Auto-scaling#
Auto-scaling is a cloud feature that allows a program to dynamically spin-up more application instances in response to workload intensity. Cloud engineers are responsible for setting the auto-scaling configuration that decides when new instances are spun up and the maximum number of instances allowed.
Speed vs. CPU Cost
As a single application instance handles more workload, it gets slower like other programs. Another instance of the application can be spun up to split the workload and thus maintain the speed of service. These instances cost CPU, which taxes the server hardware and has a limit of how much can be used. Cloud engineers always try to maximize speed and minimize CPU, so they’re constantly working toward the optimal balance between the two.
All configurations use scheduled auto-scaling. This is where a cloud engineer sets a maximum number of instances or CPU usage to prevent new instances from being created if reached. This helps to manage costs, as computing power is expensive, and without this ceiling, our auto-scaler could call for an unlimited number of instances, each drawing considerable computing power.
Besides setting the scheduled auto-scaling ceiling, cloud engineers also determine which type of auto-scaling is most efficient for their company’s needs, either predictive auto-scaling or dynamic auto-scaling.
Predictive auto-scaling#
Predictive auto-scaling
involves using machine learning and previous data to anticipate how many instances will be required to handle the workload at any given time. This is best used if your cloud’s workload has consistent periods of peak workload, as more instances don’t have to be spun up on the fly.
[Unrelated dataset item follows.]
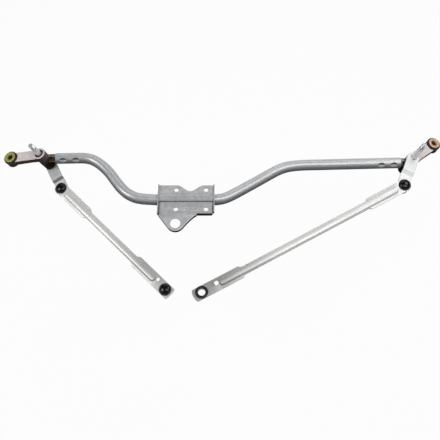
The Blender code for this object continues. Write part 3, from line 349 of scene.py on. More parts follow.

The downside is, if the workload is smaller than predicted, you pay more upkeep than is needed, or if the workload is too big, you must slow the product to spin-up more instances.
For example, when designing the auto-scaling policies for Netflix, it would be good to use predictive auto-scaling if you find that the application is consistently used more on weekends than on weekdays.
Dynamic auto-scaling#
Dynamic auto-scaling, on the other hand, spins up instances on the fly based on target metrics decided by the cloud engineer. Some common metrics are CPU usage, requests per minute on the program, or container resource usage. Most high level dynamic auto-scaling implementations utilize all of these metrics to ensure a sufficient number of instances.
This is best used when the cloud workload has no foreseeable pattern or remains mostly constant. The upside of this type of auto-scaling is that you’ll never have more instances than needed.
For the downside, the creation of instances on the fly can slow performance as current instances are overworked while the new one is spinning up. Also, if a key metric is missed, the program would not create a new instance when needed and run slowly as a result.